Problem -> Exactly reproduce the lines that follow.

## Begin Material provided

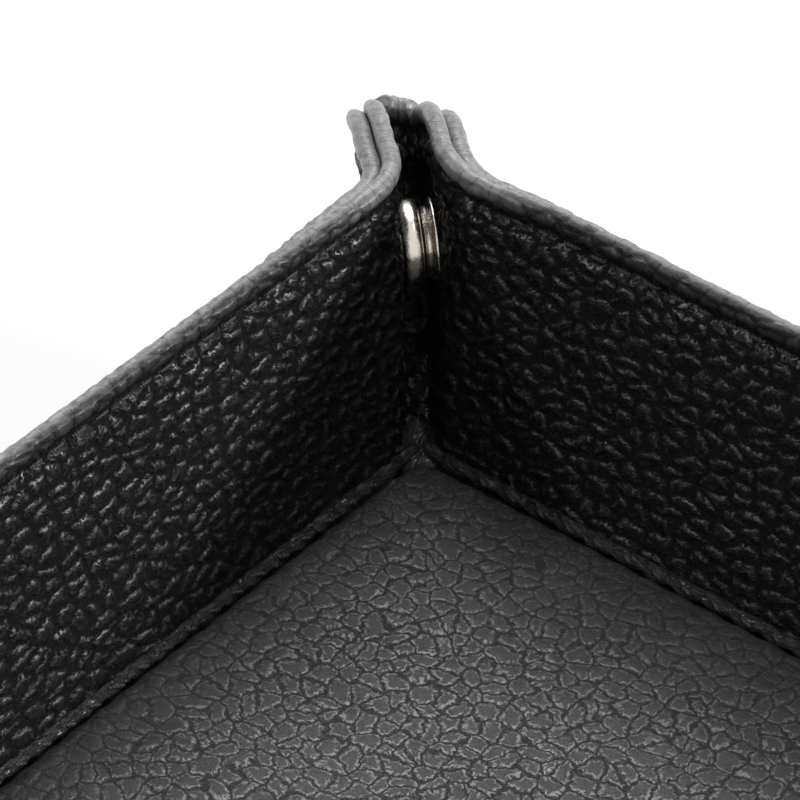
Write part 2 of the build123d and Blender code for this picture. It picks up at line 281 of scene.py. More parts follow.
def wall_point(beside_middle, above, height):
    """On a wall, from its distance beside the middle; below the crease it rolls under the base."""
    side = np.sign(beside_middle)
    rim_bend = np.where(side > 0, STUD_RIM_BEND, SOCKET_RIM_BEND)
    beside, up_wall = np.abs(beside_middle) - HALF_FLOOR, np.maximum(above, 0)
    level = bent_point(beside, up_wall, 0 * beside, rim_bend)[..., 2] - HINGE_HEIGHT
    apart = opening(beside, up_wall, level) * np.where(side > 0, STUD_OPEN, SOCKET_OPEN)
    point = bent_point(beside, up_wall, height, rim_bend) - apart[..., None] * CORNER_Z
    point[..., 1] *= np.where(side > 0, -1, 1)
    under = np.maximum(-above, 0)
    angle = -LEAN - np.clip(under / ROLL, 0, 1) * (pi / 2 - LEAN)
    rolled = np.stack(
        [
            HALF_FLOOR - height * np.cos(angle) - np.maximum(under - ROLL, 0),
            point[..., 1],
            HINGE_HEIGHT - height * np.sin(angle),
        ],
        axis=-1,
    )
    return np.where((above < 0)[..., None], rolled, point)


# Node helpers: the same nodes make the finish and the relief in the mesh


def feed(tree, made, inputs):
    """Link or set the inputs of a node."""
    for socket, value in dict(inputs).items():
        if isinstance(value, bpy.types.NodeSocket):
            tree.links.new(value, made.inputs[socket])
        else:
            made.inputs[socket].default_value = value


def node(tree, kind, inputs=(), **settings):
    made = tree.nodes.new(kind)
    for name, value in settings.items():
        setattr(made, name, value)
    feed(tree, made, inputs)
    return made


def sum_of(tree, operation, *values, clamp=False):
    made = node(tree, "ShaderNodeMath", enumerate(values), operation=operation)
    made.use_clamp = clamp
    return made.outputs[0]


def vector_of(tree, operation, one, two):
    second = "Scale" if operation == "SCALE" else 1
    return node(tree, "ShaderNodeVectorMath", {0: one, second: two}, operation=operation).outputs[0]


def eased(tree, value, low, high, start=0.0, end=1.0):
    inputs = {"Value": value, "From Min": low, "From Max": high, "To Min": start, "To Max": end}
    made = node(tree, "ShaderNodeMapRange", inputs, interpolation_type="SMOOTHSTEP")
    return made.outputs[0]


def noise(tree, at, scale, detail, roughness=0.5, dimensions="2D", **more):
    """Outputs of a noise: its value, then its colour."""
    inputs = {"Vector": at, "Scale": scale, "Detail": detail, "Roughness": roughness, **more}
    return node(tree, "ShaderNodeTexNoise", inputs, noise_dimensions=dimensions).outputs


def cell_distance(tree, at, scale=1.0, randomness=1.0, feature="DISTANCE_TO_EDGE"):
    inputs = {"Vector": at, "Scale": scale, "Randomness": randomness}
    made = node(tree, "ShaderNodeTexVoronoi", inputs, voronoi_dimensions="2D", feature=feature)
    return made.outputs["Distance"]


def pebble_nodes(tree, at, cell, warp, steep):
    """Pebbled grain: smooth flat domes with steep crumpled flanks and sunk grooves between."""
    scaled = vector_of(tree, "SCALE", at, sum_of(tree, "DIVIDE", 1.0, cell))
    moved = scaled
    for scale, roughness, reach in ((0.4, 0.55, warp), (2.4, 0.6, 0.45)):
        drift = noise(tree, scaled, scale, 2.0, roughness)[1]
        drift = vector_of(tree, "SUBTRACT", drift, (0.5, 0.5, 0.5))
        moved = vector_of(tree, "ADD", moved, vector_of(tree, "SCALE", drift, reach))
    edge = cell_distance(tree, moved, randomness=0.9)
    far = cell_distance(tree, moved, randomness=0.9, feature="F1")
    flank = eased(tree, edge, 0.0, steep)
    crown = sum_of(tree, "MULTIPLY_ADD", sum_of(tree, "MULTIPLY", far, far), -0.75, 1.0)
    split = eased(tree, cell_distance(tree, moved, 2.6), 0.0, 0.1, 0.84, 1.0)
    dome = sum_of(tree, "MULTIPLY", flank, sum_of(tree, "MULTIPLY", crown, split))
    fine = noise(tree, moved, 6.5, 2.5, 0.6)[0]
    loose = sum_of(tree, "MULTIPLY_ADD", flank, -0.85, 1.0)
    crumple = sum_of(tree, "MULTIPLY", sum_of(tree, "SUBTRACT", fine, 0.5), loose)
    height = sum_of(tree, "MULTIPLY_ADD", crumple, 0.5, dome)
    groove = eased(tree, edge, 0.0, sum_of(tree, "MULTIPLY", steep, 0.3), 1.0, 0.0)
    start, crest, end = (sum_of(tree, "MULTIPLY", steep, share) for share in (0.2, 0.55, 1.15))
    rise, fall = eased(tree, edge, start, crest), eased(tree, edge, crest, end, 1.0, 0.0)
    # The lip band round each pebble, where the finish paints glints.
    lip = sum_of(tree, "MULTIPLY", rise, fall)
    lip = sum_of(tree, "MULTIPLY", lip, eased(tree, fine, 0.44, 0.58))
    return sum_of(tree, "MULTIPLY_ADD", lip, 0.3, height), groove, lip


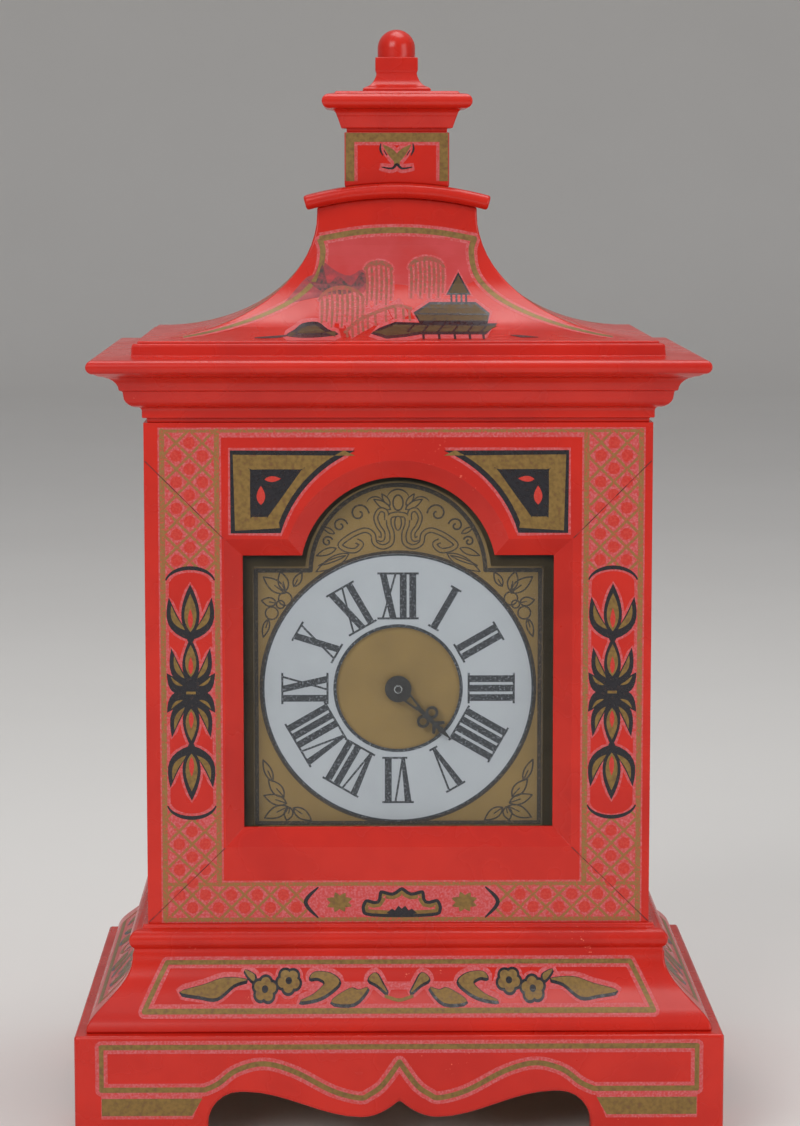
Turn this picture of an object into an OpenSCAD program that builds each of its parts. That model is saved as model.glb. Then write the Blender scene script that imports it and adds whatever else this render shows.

## End Material provided

Output of the exercise ->
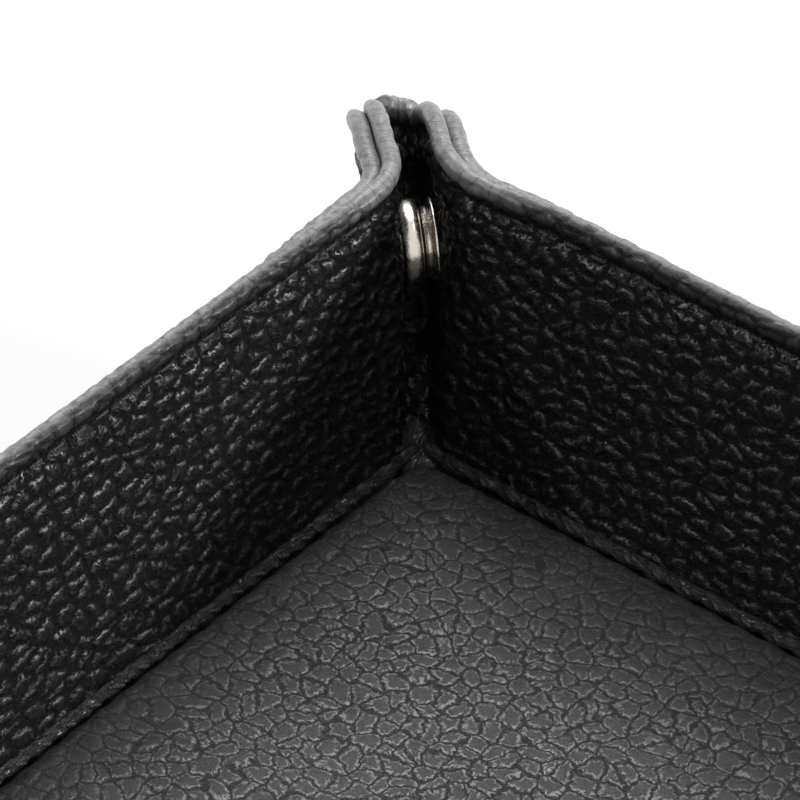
Write part 2 of the build123d and Blender code for this picture. It picks up at line 281 of scene.py. More parts follow.
def wall_point(beside_middle, above, height):
    """On a wall, from its distance beside the middle; below the crease it rolls under the base."""
    side = np.sign(beside_middle)
    rim_bend = np.where(side > 0, STUD_RIM_BEND, SOCKET_RIM_BEND)
    beside, up_wall = np.abs(beside_middle) - HALF_FLOOR, np.maximum(above, 0)
    level = bent_point(beside, up_wall, 0 * beside, rim_bend)[..., 2] - HINGE_HEIGHT
    apart = opening(beside, up_wall, level) * np.where(side > 0, STUD_OPEN, SOCKET_OPEN)
    point = bent_point(beside, up_wall, height, rim_bend) - apart[..., None] * CORNER_Z
    point[..., 1] *= np.where(side > 0, -1, 1)
    under = np.maximum(-above, 0)
    angle = -LEAN - np.clip(under / ROLL, 0, 1) * (pi / 2 - LEAN)
    rolled = np.stack(
        [
            HALF_FLOOR - height * np.cos(angle) - np.maximum(under - ROLL, 0),
            point[..., 1],
            HINGE_HEIGHT - height * np.sin(angle),
        ],
        axis=-1,
    )
    return np.where((above < 0)[..., None], rolled, point)


# Node helpers: the same nodes make the finish and the relief in the mesh


def feed(tree, made, inputs):
    """Link or set the inputs of a node."""
    for socket, value in dict(inputs).items():
        if isinstance(value, bpy.types.NodeSocket):
            tree.links.new(value, made.inputs[socket])
        else:
            made.inputs[socket].default_value = value


def node(tree, kind, inputs=(), **settings):
    made = tree.nodes.new(kind)
    for name, value in settings.items():
        setattr(made, name, value)
    feed(tree, made, inputs)
    return made


def sum_of(tree, operation, *values, clamp=False):
    made = node(tree, "ShaderNodeMath", enumerate(values), operation=operation)
    made.use_clamp = clamp
    return made.outputs[0]


def vector_of(tree, operation, one, two):
    second = "Scale" if operation == "SCALE" else 1
    return node(tree, "ShaderNodeVectorMath", {0: one, second: two}, operation=operation).outputs[0]


def eased(tree, value, low, high, start=0.0, end=1.0):
    inputs = {"Value": value, "From Min": low, "From Max": high, "To Min": start, "To Max": end}
    made = node(tree, "ShaderNodeMapRange", inputs, interpolation_type="SMOOTHSTEP")
    return made.outputs[0]


def noise(tree, at, scale, detail, roughness=0.5, dimensions="2D", **more):
    """Outputs of a noise: its value, then its colour."""
    inputs = {"Vector": at, "Scale": scale, "Detail": detail, "Roughness": roughness, **more}
    return node(tree, "ShaderNodeTexNoise", inputs, noise_dimensions=dimensions).outputs


def cell_distance(tree, at, scale=1.0, randomness=1.0, feature="DISTANCE_TO_EDGE"):
    inputs = {"Vector": at, "Scale": scale, "Randomness": randomness}
    made = node(tree, "ShaderNodeTexVoronoi", inputs, voronoi_dimensions="2D", feature=feature)
    return made.outputs["Distance"]


def pebble_nodes(tree, at, cell, warp, steep):
    """Pebbled grain: smooth flat domes with steep crumpled flanks and sunk grooves between."""
    scaled = vector_of(tree, "SCALE", at, sum_of(tree, "DIVIDE", 1.0, cell))
    moved = scaled
    for scale, roughness, reach in ((0.4, 0.55, warp), (2.4, 0.6, 0.45)):
        drift = noise(tree, scaled, scale, 2.0, roughness)[1]
        drift = vector_of(tree, "SUBTRACT", drift, (0.5, 0.5, 0.5))
        moved = vector_of(tree, "ADD", moved, vector_of(tree, "SCALE", drift, reach))
    edge = cell_distance(tree, moved, randomness=0.9)
    far = cell_distance(tree, moved, randomness=0.9, feature="F1")
    flank = eased(tree, edge, 0.0, steep)
    crown = sum_of(tree, "MULTIPLY_ADD", sum_of(tree, "MULTIPLY", far, far), -0.75, 1.0)
    split = eased(tree, cell_distance(tree, moved, 2.6), 0.0, 0.1, 0.84, 1.0)
    dome = sum_of(tree, "MULTIPLY", flank, sum_of(tree, "MULTIPLY", crown, split))
    fine = noise(tree, moved, 6.5, 2.5, 0.6)[0]
    loose = sum_of(tree, "MULTIPLY_ADD", flank, -0.85, 1.0)
    crumple = sum_of(tree, "MULTIPLY", sum_of(tree, "SUBTRACT", fine, 0.5), loose)
    height = sum_of(tree, "MULTIPLY_ADD", crumple, 0.5, dome)
    groove = eased(tree, edge, 0.0, sum_of(tree, "MULTIPLY", steep, 0.3), 1.0, 0.0)
    start, crest, end = (sum_of(tree, "MULTIPLY", steep, share) for share in (0.2, 0.55, 1.15))
    rise, fall = eased(tree, edge, start, crest), eased(tree, edge, crest, end, 1.0, 0.0)
    # The lip band round each pebble, where the finish paints glints.
    lip = sum_of(tree, "MULTIPLY", rise, fall)
    lip = sum_of(tree, "MULTIPLY", lip, eased(tree, fine, 0.44, 0.58))
    return sum_of(tree, "MULTIPLY_ADD", lip, 0.3, height), groove, lip


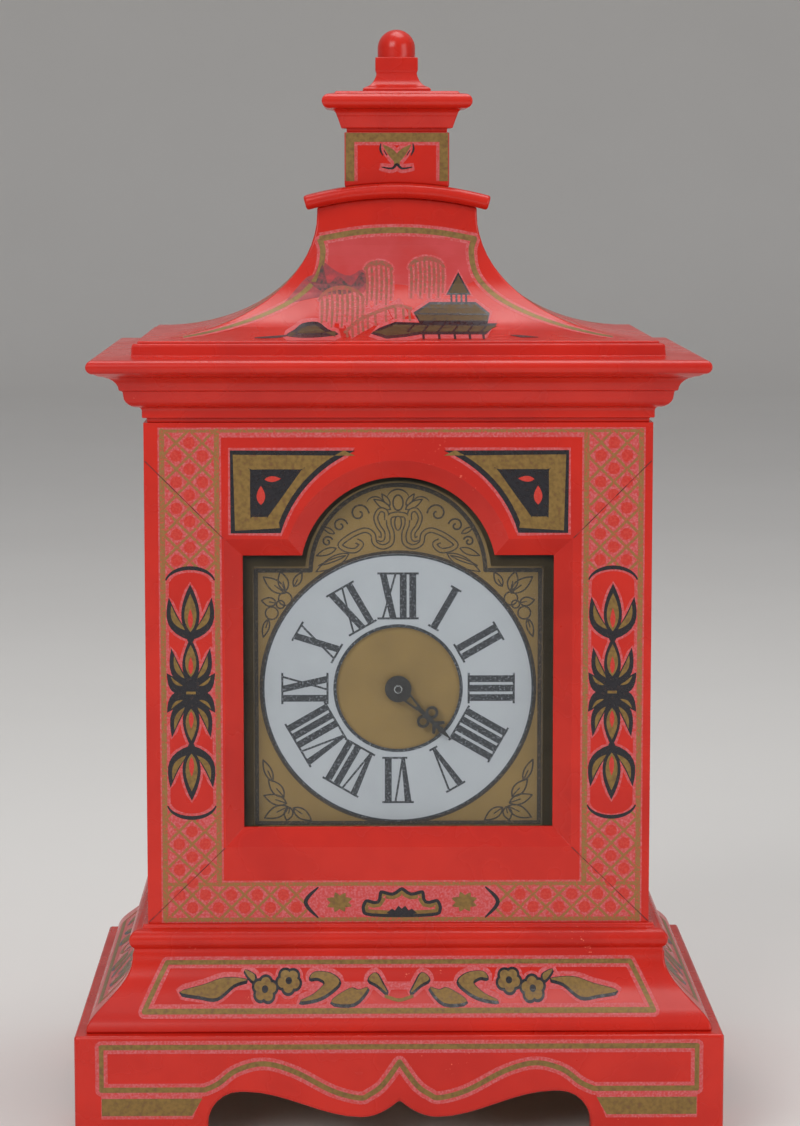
Turn this picture of an object into an OpenSCAD program that builds each of its parts. That model is saved as model.glb. Then write the Blender scene script that imports it and adds whatever else this render shows.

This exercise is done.